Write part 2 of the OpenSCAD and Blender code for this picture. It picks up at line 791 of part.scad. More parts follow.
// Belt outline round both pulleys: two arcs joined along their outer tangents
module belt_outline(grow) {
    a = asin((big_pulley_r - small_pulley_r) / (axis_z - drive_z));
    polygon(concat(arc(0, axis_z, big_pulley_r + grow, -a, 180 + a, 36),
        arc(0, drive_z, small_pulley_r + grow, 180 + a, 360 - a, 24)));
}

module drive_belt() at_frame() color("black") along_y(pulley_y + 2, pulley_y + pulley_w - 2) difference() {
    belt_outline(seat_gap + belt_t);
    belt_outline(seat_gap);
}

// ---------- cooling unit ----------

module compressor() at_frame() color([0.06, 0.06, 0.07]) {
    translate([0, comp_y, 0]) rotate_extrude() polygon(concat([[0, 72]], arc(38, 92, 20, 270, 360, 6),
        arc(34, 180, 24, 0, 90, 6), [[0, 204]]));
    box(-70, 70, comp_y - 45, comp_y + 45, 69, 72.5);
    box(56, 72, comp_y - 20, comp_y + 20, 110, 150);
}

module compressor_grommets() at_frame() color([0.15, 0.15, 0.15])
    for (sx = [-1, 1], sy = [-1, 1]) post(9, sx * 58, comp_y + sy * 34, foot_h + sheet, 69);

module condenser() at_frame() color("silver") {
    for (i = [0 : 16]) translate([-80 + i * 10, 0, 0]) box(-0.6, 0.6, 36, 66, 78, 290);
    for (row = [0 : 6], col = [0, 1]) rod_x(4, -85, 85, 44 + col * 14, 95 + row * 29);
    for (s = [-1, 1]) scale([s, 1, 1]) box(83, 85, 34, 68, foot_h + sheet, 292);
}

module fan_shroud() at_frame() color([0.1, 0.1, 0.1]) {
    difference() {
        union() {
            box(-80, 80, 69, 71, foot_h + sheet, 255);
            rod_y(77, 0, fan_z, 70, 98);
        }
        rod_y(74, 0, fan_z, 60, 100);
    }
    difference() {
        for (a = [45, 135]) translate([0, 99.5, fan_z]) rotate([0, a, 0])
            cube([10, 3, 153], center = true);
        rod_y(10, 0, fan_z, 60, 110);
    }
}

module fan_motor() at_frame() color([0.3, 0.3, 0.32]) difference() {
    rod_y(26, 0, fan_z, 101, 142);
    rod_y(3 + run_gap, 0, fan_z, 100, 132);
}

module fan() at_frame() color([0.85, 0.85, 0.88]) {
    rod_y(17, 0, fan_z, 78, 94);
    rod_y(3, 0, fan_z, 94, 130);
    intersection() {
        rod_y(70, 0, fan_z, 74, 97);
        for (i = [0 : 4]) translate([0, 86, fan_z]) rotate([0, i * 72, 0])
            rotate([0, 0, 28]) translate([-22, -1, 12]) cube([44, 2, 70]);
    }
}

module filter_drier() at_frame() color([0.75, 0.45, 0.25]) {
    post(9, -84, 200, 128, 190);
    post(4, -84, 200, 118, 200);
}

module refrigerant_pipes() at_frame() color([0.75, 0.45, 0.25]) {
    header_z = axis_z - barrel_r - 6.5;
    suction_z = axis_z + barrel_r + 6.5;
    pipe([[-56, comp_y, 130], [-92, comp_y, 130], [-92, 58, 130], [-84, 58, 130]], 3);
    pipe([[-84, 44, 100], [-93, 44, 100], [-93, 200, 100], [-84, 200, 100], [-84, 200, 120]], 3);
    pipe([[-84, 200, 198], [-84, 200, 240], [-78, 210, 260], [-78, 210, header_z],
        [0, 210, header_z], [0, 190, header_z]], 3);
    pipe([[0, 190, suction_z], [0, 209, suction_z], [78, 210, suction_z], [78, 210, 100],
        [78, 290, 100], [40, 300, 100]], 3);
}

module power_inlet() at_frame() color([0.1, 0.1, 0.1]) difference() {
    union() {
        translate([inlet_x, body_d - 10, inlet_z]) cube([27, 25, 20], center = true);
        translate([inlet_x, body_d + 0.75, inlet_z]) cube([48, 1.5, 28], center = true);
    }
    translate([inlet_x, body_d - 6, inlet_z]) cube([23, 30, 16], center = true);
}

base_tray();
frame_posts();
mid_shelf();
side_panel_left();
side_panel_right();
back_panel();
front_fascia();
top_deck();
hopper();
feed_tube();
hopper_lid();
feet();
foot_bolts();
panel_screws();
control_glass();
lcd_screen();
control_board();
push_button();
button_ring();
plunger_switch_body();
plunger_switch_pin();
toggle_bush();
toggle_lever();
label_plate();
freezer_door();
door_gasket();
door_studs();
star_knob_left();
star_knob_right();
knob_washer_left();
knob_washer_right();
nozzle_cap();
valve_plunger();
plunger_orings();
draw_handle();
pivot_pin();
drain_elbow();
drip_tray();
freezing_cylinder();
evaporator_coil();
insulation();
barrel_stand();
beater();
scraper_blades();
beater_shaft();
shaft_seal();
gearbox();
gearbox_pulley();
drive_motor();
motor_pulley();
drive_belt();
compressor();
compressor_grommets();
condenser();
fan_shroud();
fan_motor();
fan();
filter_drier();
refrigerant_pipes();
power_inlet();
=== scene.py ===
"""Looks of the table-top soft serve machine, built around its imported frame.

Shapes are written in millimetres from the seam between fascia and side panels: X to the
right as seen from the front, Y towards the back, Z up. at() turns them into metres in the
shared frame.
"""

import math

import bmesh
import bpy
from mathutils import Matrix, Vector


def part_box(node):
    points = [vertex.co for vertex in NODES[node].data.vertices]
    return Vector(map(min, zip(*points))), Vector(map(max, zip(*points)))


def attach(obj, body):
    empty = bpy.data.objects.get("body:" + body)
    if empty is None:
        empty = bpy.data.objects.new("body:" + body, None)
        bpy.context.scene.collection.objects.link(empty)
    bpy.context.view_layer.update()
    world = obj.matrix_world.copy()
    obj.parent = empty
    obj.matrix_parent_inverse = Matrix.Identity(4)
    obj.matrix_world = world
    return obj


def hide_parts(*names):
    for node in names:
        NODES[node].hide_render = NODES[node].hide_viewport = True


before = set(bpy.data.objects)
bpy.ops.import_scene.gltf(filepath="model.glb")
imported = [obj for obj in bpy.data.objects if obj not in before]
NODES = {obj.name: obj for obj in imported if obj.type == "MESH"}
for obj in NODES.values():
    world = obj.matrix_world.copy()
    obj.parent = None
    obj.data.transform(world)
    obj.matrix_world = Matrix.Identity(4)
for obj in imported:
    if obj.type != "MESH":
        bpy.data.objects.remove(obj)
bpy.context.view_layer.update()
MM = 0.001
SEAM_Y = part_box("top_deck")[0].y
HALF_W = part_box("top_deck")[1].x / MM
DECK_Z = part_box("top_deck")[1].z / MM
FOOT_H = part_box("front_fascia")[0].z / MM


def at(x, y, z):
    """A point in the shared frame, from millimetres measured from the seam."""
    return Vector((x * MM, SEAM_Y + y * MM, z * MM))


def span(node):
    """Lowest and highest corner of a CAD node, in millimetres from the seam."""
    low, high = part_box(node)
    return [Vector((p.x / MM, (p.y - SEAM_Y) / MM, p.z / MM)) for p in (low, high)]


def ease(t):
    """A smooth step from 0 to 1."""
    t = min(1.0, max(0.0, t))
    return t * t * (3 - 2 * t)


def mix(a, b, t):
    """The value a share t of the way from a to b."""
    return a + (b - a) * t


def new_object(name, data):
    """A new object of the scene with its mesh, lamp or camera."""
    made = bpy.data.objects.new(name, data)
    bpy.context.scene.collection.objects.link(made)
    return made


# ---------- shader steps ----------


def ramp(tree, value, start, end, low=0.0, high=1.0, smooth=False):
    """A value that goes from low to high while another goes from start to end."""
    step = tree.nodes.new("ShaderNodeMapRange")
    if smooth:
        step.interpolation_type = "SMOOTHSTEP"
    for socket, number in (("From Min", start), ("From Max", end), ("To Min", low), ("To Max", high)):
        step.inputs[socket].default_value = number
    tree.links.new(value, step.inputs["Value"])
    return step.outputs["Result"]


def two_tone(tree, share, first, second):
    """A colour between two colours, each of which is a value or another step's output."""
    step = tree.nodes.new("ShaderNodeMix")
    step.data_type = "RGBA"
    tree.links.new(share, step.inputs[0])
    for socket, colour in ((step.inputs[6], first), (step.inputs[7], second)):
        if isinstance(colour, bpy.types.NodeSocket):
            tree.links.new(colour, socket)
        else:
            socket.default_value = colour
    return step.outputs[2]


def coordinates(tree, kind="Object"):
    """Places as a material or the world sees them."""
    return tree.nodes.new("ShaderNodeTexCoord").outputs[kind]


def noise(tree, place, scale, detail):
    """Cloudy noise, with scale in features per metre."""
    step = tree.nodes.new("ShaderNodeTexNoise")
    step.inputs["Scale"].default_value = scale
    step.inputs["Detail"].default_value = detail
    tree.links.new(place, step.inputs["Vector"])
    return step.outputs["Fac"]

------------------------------

SET EXERCISE — Everything from the line that contains "base_tray();" to the line that contains "obj.matrix_world = world" must be transcribed exactly, both end lines included.

EXERCISE SOLUTION —
base_tray();
frame_posts();
mid_shelf();
side_panel_left();
side_panel_right();
back_panel();
front_fascia();
top_deck();
hopper();
feed_tube();
hopper_lid();
feet();
foot_bolts();
panel_screws();
control_glass();
lcd_screen();
control_board();
push_button();
button_ring();
plunger_switch_body();
plunger_switch_pin();
toggle_bush();
toggle_lever();
label_plate();
freezer_door();
door_gasket();
door_studs();
star_knob_left();
star_knob_right();
knob_washer_left();
knob_washer_right();
nozzle_cap();
valve_plunger();
plunger_orings();
draw_handle();
pivot_pin();
drain_elbow();
drip_tray();
freezing_cylinder();
evaporator_coil();
insulation();
barrel_stand();
beater();
scraper_blades();
beater_shaft();
shaft_seal();
gearbox();
gearbox_pulley();
drive_motor();
motor_pulley();
drive_belt();
compressor();
compressor_grommets();
condenser();
fan_shroud();
fan_motor();
fan();
filter_drier();
refrigerant_pipes();
power_inlet();
=== scene.py ===
"""Looks of the table-top soft serve machine, built around its imported frame.

Shapes are written in millimetres from the seam between fascia and side panels: X to the
right as seen from the front, Y towards the back, Z up. at() turns them into metres in the
shared frame.
"""

import math

import bmesh
import bpy
from mathutils import Matrix, Vector


def part_box(node):
    points = [vertex.co for vertex in NODES[node].data.vertices]
    return Vector(map(min, zip(*points))), Vector(map(max, zip(*points)))


def attach(obj, body):
    empty = bpy.data.objects.get("body:" + body)
    if empty is None:
        empty = bpy.data.objects.new("body:" + body, None)
        bpy.context.scene.collection.objects.link(empty)
    bpy.context.view_layer.update()
    world = obj.matrix_world.copy()
    obj.parent = empty
    obj.matrix_parent_inverse = Matrix.Identity(4)
    obj.matrix_world = world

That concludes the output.